Black flag

di Valerio Evangelisti - pagine 220 - euro 11,00 - Einaudi

Dopo “Metallo urlante”, ecco il secondo episodio della saga (vi farà seguito “Antracite”) dedicata al palero messicano. Valerio Evangelisti struttura il romanzo dividendolo in tre parti intrecciate tra loro, su piani temporali diversi. Abbiamo il passato, ambientato nel far west; il presente, caratterizzato dal prologo e dall’epilogo con fatti che si svolgono in centro America; e un futuro (3.000 d.C.) che si alterna col passato, dipingendo una Terra distrutta e preda di violenze di ogni tipo.
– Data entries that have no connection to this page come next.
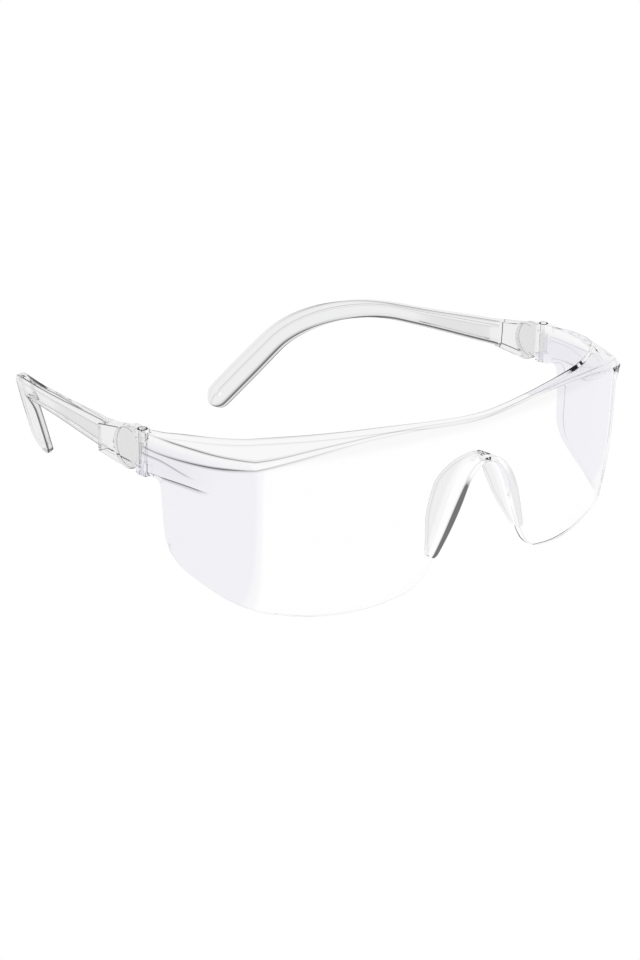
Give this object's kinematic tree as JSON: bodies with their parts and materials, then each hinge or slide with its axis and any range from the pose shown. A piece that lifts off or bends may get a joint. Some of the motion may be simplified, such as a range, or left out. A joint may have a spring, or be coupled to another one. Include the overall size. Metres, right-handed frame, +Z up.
{
  "type": "safety glasses",
  "caption": "Clear over-spectacle safety glasses: one moulded front with side shields, brow shelf and nose pads, and folding temples whose angle can be set.",
  "frame": {"origin": "middle of the overall width and depth, on the surface that the glasses stand on: the lens's lowest edge and the temple tips", "axes": "+X towards the wearer's left, +Y from the lens back towards the wearer, +Z up"},
  "size_m": [0.167, 0.1723, 0.053],
  "materials": {
    "clear_front": "polished clear polycarbonate with a faint lavender tint in the side shields",
    "clear_block": "polished clear polycarbonate",
    "clear_pin": "polished clear plastic",
    "clear_temple": "polished clear polycarbonate"
  },
  "bodies": {
    "front": {"lens_front": "clear_front", "hinge_pin_left": "clear_pin", "hinge_pin_right": "clear_pin"},
    "hinge_left": {"hinge_block_left": "clear_block"},
    "hinge_right": {"hinge_block_right": "clear_block"},
    "arm_left": {"temple_left": "clear_temple"},
    "arm_right": {"temple_right": "clear_temple"}
  },
  "joints": [
    {"name": "fold_left", "type": "hinge", "parent": "front", "child": "hinge_left", "pos_m": [0.081, -0.0327, 0.0433], "axis": [0, 0, 1], "range_deg": [0, 86]},
    {"name": "fold_right", "type": "hinge", "parent": "front", "child": "hinge_right", "pos_m": [-0.081, -0.0327, 0.0433], "axis": [0, 0, -1], "range_deg": [0, 70]},
    {"name": "tilt_left", "type": "hinge", "parent": "hinge_left", "child": "arm_left", "pos_m": [0.08, -0.0275, 0.043], "axis": [1, 0, 0], "range_deg": [-8, 8]},
    {"name": "tilt_right", "type": "hinge", "parent": "hinge_right", "child": "arm_right", "pos_m": [-0.08, -0.0275, 0.043], "axis": [1, 0, 0], "range_deg": [-8, 8]}
  ]
}
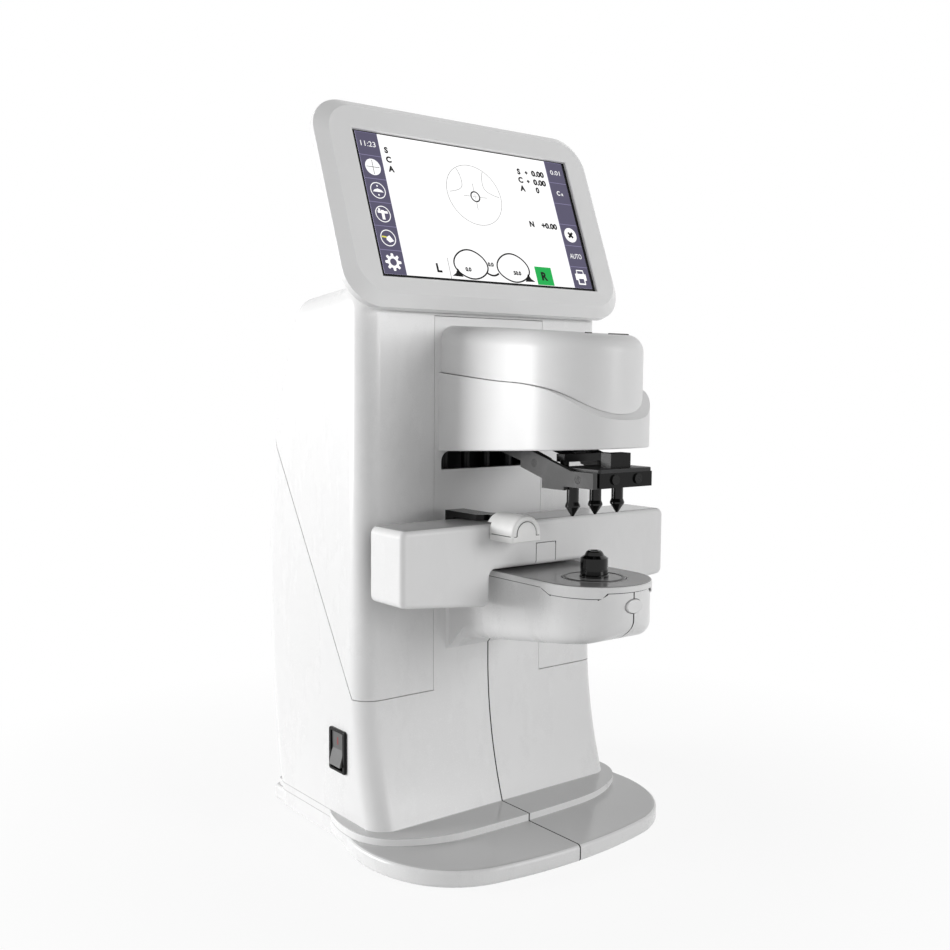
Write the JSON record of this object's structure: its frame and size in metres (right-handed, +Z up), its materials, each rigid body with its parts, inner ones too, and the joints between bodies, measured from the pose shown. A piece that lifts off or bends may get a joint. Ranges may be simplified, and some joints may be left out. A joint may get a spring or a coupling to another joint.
{
  "type": "auto lensmeter",
  "caption": "Bench auto lensmeter: tilting touch display, sliding lens table with nose pad, marking pens and lens presser over a lens rest on a column with a flat base.",
  "frame": {"origin": "on the bench, under the middle of the machine's box", "axes": "+X to the operator's right, -Y towards the operator, +Z up; the optical axis is vertical at X 0, Y -85.2 mm"},
  "size_m": [0.1974, 0.2302, 0.4111],
  "materials": {
    "shell_white": "smooth, softly glossy white moulding",
    "shell_grey": "smooth light grey moulding",
    "bezel_white": "glossy white moulding",
    "black_plastic": "matt black moulding",
    "table_white": "smooth white moulding",
    "soft_white": "soft light silicone",
    "soft_black": "matt black rubber",
    "black_metal": "black coated metal",
    "steel": "brushed",
    "bare_steel": "ground",
    "zinc_steel": "zinc plated sheet",
    "aluminium": "satin",
    "bronze": "sintered",
    "glass": "clear",
    "screen": "lit picture",
    "board_green": "solder resist",
    "pen_black": "gloss black",
    "marker_grey": "dark grey moulding"
  },
  "bodies": {
    "stand": {"base_plate": "zinc_steel", "rubber_feet": "soft_black", "housing_screws": "steel", "lower_housing_left": "shell_white", "lower_housing_right": "shell_white", "upper_cover": "shell_white", "centre_panel": "shell_grey", "head_lower_cover": "shell_white", "head_upper_cover": "shell_grey", "light_shield": "black_plastic", "stage_lid": "shell_white", "rest_plate": "shell_grey", "lens_rest": "pen_black", "receiver_tube": "black_metal", "hartmann_plate": "steel", "sensor_board": "board_green", "lamp_tube": "black_metal", "collimator_lens": "glass", "lamp_board": "board_green", "head_frame": "aluminium", "spine_plate": "zinc_steel", "chin_bracket": "zinc_steel", "rod_bracket": "black_metal", "marking_guide_rods": "bare_steel", "presser_guide_rods": "bare_steel", "table_bushes": "bronze", "display_yoke": "black_metal", "switch_bezel": "black_plastic", "rear_panel": "zinc_steel", "power_inlet": "black_plastic", "serial_port": "steel", "power_supply": "board_green", "main_board": "board_green"},
    "display": {"display_bezel": "bezel_white", "display_rear_cover": "bezel_white", "touch_glass": "glass", "lcd_panel": "screen", "display_board": "board_green", "display_hinge_pins": "bare_steel"},
    "rocker": {"power_rocker": "black_plastic"},
    "button": {"measure_button": "shell_white"},
    "table": {"lens_table": "table_white", "table_back_plate": "black_plastic", "table_slide_rods": "bare_steel", "pd_rail": "bare_steel", "table_insert": "table_white"},
    "pad_slider": {"pd_carriage": "black_plastic", "nose_pad_core": "black_plastic", "nose_pad": "soft_white"},
    "marking_unit": {"marking_plate_left": "black_metal", "marking_plate_right": "black_metal", "marking_carriage": "black_metal", "marker_block": "black_plastic", "marker_cover": "marker_grey", "marking_screws": "steel"},
    "pen_left": {"marker_pen_left": "pen_black"},
    "pen_centre": {"marker_pen_centre": "pen_black"},
    "pen_right": {"marker_pen_right": "pen_black"},
    "presser": {"presser_arm": "black_metal", "presser_tips": "soft_black"}
  },
  "joints": [
    {"name": "display_tilt", "type": "hinge", "parent": "stand", "child": "display", "pos_m": [0, 0.02065, 0.32161], "axis": [-1, 0, 0], "range_deg": [-3, 25]},
    {"name": "power_switch", "type": "hinge", "parent": "stand", "child": "rocker", "pos_m": [-0.082, 0.0266, 0.0524], "axis": [0, -1, 0], "range_deg": [0, 14]},
    {"name": "measure_press", "type": "slide", "parent": "stand", "child": "button", "axis": [0, 1, 0], "range_m": [0, 0.0015], "stiffness_N_per_m": 400, "springref_m": -0.001},
    {"name": "table_slide", "type": "slide", "parent": "stand", "child": "table", "axis": [0, 1, 0], "range_m": [-0.022, 0.008]},
    {"name": "pad_slide", "type": "slide", "parent": "table", "child": "pad_slider", "axis": [1, 0, 0], "range_m": [-0.016, 0.074]},
    {"name": "marking_lower", "type": "slide", "parent": "stand", "child": "marking_unit", "axis": [0, 0, -1], "range_m": [0, 0.0175], "stiffness_N_per_m": 200, "springref_m": -0.012},
    {"name": "pen_left_press", "type": "slide", "parent": "marking_unit", "child": "pen_left", "axis": [0, 0, 1], "range_m": [0, 0.0022], "stiffness_N_per_m": 300, "springref_m": -0.001},
    {"name": "pen_centre_press", "type": "slide", "parent": "marking_unit", "child": "pen_centre", "axis": [0, 0, 1], "range_m": [0, 0.0022], "stiffness_N_per_m": 300, "springref_m": -0.001},
    {"name": "pen_right_press", "type": "slide", "parent": "marking_unit", "child": "pen_right", "axis": [0, 0, 1], "range_m": [0, 0.0022], "stiffness_N_per_m": 300, "springref_m": -0.001},
    {"name": "presser_lower", "type": "slide", "parent": "stand", "child": "presser", "axis": [0, 0, -1], "range_m": [0, 0.026], "stiffness_N_per_m": 150, "springref_m": -0.012}
  ]
}
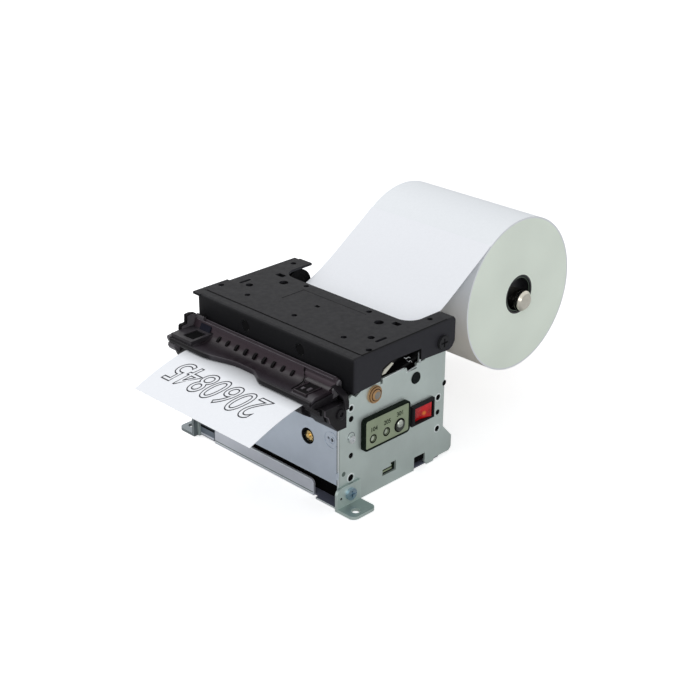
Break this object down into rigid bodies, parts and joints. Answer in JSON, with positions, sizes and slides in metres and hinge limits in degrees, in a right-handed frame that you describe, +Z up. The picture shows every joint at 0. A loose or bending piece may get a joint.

Il cuore del romanzo (nonché parte preponderante) è costituito dalle vicende in cui si trova coinvolto Pantera. Tradito da chi gli aveva commissionato un assassinio, il “nostro” si troverà costretto a cooperare con coloro che avrebbe dovuto uccidere, ovvero un gruppo di sanguinari sudisti. Presto, però, il messicano stringerà un accordo con un militare affetto da licantropia, con una prostituta irlandese e con un decrepito indiano, per ribellarsi al gruppo e ritornare in città per vendicarsi.
La storia parte lentamente, ma cresce alla distanza; scendendo in un vortice di violenza che sconfina nel pulp (evirazioni, espressioni politicamente scorrette e altri tocchi grotteschi).
Notevoli le pennellate oniriche, con lupi mannari che imbracciano fucili, e spiriti dal volto animale che si stagliano nel cielo notturno.
La vera forza del romanzo, però, sta nel tessuto che si cela sotto la superficie delle cose. Evangelisti non si limita a proporre un’opera di intrattenimento, ma fa ruotare tutto sul raffreddamento dei rapporti umani (rappresentato dal metallo che invade i corpi umani: il licantropo ha il ferro nelle vene, l’eroina del futuro ha parti metalliche impiantate nella sottocute) da cui si genera una violenza che si trasforma in un orrore puro (terrificanti, da questo punto di vista, la strage degli yankees e soprattutto quella che si svolge in futuro, nei nidi della Terra). Gustosi (e tipicamente sci-fi) i riferimenti alla schizofrenia di gruppo, vista come una distorsione psichica popolare determinata da contesti ambientali in cui l’unica forma di relazione è la violenza. Non mancano frecciate alla società americana e una citazione a “Blade Runner” (nella parte finale, quando si parla di androidi).
In definitiva un’opera che condensa tutti i generi di intrattenimento, miscelando western a fantascienza (ci sono androidi e si parla di viaggi lunari) e horror (licantropi e demoni) al fantasy (riti magici, con corse in strade misteriose attorniate da lupi bianchi), il tutto senza dimenticare il messaggio su cui l’autore intende far ragionare il lettore più attento.
Ottime le caratterizzazioni dei personaggi, con un pugno di soggetti l’uno più interessante dell’altro.
Lo stile scorrevole rende piacevole la lettura. Non disturba l’intreccio, caratterizzato dall’unione di tre vicende svoltesi in epoche molto diverse tra loro.
Un’opera da consigliare a chi intenda andare oltre al commerciale, senza però annoiarsi con storie pesanti e poco affascinanti. Meno maturo e più votato all’intrattenimento rispetto al successivo “Antracite”, ma comunque un bel libro.
Voto: 7,5
[Matteo Mancini]

Incipit
Ciò che era terrificante era il rombo profondo del crollo: da un lato assordava, dall’altro aveva una risonanza cupa, di borborigmo sordo e malefico. Schegge di vetri infranti, di cemento armato ridotti a detriti, di mattoni sminuzzati cadevano in una pioggia fittissima.
Dal cielo precipitavano tubi roventi cui il calore aveva conferito strane forme, rotoli imbizzarriti di cavo elettrico, lastre di cristallo affilate come ghigliottine.